TASK GOAL: Keep only the lines that hold the string "caption", filtering out the rest of the entries below.

***** SUPPLIED INFORMATION *****

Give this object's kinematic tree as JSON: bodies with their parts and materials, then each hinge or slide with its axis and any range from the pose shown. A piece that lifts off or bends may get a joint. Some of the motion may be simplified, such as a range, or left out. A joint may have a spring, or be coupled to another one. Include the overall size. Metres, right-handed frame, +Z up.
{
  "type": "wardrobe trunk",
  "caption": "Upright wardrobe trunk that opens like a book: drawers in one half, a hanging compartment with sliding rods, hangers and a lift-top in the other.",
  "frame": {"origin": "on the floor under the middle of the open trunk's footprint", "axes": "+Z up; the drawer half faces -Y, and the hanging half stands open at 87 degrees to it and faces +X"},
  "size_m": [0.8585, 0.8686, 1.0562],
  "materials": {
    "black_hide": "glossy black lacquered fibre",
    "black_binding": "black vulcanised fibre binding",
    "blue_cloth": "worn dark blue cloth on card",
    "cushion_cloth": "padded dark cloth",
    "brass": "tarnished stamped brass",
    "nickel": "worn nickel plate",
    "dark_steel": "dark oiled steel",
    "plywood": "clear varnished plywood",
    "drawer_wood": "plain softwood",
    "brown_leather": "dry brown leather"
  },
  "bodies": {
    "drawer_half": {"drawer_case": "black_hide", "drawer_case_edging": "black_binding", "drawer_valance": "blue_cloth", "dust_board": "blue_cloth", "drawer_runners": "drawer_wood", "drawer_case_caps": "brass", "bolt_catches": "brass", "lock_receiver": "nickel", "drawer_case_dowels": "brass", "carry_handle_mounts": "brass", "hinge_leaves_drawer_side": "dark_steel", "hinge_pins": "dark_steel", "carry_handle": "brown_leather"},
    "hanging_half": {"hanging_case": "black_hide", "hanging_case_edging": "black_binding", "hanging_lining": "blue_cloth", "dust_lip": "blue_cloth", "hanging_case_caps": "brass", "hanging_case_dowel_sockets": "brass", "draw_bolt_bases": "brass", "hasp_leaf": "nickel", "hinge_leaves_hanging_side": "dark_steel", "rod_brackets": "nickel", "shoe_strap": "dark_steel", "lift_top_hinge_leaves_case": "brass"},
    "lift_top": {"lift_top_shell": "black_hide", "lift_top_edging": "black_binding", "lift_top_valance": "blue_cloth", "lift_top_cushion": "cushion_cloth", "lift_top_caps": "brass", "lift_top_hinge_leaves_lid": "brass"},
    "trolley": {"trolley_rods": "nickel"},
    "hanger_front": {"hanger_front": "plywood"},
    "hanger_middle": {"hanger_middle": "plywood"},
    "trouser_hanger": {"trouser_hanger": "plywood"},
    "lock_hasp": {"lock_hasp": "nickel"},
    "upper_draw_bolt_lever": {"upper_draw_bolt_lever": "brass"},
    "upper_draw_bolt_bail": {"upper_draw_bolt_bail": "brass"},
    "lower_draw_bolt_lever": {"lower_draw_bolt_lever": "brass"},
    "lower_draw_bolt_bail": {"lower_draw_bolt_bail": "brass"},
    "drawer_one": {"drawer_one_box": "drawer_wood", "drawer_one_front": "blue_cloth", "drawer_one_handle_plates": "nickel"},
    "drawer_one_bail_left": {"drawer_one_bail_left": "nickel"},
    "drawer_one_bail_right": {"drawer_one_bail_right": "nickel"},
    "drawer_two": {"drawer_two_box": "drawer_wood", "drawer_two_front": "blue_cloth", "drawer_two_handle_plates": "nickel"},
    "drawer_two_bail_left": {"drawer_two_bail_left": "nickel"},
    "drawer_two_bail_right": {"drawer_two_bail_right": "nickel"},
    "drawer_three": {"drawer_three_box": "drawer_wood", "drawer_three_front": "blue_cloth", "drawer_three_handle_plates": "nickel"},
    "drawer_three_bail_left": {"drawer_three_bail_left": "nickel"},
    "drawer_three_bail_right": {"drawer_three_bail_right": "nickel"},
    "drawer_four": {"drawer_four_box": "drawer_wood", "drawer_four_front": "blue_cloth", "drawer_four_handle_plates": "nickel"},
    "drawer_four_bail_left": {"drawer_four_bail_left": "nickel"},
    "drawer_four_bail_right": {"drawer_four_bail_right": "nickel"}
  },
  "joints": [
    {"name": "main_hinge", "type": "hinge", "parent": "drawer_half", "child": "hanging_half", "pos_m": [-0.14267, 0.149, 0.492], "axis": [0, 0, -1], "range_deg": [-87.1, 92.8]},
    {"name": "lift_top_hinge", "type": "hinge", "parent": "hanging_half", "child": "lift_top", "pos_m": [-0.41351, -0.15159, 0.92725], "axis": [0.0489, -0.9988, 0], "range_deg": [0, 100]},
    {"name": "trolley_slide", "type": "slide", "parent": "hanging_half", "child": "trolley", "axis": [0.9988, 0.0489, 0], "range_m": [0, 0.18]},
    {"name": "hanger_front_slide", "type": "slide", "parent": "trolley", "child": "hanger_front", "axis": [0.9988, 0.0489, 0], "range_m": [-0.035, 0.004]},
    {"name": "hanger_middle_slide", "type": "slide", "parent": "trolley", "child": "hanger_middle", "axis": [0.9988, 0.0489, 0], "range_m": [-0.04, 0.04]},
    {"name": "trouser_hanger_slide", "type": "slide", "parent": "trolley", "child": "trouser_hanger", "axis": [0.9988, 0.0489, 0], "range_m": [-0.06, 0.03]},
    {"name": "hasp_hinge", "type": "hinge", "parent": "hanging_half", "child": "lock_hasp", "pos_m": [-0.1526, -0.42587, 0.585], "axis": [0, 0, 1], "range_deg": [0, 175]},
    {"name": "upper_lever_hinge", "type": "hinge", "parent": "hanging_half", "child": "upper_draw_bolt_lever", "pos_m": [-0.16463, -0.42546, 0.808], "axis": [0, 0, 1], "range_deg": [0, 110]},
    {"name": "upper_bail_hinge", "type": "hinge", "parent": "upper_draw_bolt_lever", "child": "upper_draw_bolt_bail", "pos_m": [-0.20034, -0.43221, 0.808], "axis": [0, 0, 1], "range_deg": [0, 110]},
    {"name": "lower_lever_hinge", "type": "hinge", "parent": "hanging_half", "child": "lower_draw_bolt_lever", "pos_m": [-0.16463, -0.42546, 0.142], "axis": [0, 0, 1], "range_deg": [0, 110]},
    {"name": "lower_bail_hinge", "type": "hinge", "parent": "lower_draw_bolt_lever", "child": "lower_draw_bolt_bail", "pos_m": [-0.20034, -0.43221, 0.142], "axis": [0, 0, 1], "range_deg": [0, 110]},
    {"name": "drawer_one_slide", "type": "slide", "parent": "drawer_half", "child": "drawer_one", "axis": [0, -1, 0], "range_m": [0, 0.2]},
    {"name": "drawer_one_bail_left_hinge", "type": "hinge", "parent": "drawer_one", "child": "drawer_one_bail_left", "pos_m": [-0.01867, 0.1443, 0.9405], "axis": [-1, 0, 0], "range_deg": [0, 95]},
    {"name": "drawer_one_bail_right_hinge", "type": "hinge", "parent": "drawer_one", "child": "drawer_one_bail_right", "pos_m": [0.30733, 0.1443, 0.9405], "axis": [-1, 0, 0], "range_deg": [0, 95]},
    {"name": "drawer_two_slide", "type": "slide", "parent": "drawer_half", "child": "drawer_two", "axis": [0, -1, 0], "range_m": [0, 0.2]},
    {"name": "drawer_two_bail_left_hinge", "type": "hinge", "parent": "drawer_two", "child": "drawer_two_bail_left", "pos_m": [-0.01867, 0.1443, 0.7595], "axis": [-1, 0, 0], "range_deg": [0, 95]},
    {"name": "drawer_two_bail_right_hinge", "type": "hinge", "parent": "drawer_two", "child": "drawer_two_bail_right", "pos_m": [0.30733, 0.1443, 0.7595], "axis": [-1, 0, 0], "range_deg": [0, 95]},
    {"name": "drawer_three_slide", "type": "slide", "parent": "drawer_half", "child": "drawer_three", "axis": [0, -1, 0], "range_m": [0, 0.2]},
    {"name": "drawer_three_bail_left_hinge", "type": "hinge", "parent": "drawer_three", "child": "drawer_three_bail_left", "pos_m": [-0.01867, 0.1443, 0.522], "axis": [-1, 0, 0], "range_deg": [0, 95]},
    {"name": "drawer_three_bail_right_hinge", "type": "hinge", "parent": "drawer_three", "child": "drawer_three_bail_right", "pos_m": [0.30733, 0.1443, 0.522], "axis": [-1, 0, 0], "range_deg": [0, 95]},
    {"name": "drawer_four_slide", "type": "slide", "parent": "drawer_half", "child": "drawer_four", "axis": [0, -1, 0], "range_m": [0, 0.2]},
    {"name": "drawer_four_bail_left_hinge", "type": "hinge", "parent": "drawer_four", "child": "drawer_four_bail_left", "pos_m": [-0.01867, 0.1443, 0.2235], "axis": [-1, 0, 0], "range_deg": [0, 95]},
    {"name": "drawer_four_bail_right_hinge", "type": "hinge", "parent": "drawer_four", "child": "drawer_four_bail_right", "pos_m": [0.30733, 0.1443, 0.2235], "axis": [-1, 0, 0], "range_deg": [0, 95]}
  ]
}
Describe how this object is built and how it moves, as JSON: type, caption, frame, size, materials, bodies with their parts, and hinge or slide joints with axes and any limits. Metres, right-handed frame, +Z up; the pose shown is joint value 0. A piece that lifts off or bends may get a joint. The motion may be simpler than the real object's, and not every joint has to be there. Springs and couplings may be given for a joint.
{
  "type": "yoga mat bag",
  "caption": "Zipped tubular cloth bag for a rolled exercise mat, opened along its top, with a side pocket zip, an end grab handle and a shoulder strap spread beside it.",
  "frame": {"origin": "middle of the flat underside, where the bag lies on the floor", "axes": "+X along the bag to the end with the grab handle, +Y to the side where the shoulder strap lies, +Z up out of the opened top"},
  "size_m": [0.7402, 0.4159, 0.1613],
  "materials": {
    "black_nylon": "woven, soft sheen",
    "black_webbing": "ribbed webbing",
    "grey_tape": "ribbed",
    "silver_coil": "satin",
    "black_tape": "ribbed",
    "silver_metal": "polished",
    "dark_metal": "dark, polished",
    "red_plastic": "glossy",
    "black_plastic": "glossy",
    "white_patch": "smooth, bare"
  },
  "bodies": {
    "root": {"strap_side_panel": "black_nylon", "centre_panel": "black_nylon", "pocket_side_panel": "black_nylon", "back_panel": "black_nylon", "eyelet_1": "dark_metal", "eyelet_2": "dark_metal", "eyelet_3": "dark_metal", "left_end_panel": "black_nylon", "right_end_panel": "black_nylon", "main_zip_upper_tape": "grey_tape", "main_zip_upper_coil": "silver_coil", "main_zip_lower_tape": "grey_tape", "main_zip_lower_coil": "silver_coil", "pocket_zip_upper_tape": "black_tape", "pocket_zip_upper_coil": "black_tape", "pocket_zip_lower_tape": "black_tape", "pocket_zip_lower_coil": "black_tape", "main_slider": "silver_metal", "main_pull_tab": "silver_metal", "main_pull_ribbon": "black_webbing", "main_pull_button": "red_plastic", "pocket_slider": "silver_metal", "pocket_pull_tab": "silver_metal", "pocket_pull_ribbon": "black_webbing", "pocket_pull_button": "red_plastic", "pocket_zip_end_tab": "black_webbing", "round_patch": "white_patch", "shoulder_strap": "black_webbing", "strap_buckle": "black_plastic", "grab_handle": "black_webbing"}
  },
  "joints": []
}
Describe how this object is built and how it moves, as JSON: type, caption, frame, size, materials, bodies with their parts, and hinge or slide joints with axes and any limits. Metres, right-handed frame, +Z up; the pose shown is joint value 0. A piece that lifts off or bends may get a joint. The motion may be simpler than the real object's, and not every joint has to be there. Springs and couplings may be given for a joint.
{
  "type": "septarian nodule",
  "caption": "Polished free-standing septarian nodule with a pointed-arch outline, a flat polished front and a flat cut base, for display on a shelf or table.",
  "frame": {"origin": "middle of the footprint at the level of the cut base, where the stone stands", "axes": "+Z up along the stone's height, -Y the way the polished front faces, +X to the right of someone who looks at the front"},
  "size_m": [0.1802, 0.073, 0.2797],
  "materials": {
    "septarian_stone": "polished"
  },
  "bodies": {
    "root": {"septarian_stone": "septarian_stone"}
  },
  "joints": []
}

*****

ANSWER TO THE EXERCISE:
  "caption": "Upright wardrobe trunk that opens like a book: drawers in one half, a hanging compartment with sliding rods, hangers and a lift-top in the other.",
Describe how this object is built and how it moves, as JSON: type, caption, frame, size, materials, bodies with their parts, and hinge or slide joints with axes and any limits. Metres, right-handed frame, +Z up; the pose shown is joint value 0. A piece that lifts off or bends may get a joint. The motion may be simpler than the real object's, and not every joint has to be there. Springs and couplings may be given for a joint.
  "caption": "Zipped tubular cloth bag for a rolled exercise mat, opened along its top, with a side pocket zip, an end grab handle and a shoulder strap spread beside it.",
Describe how this object is built and how it moves, as JSON: type, caption, frame, size, materials, bodies with their parts, and hinge or slide joints with axes and any limits. Metres, right-handed frame, +Z up; the pose shown is joint value 0. A piece that lifts off or bends may get a joint. The motion may be simpler than the real object's, and not every joint has to be there. Springs and couplings may be given for a joint.
  "caption": "Polished free-standing septarian nodule with a pointed-arch outline, a flat polished front and a flat cut base, for display on a shelf or table.",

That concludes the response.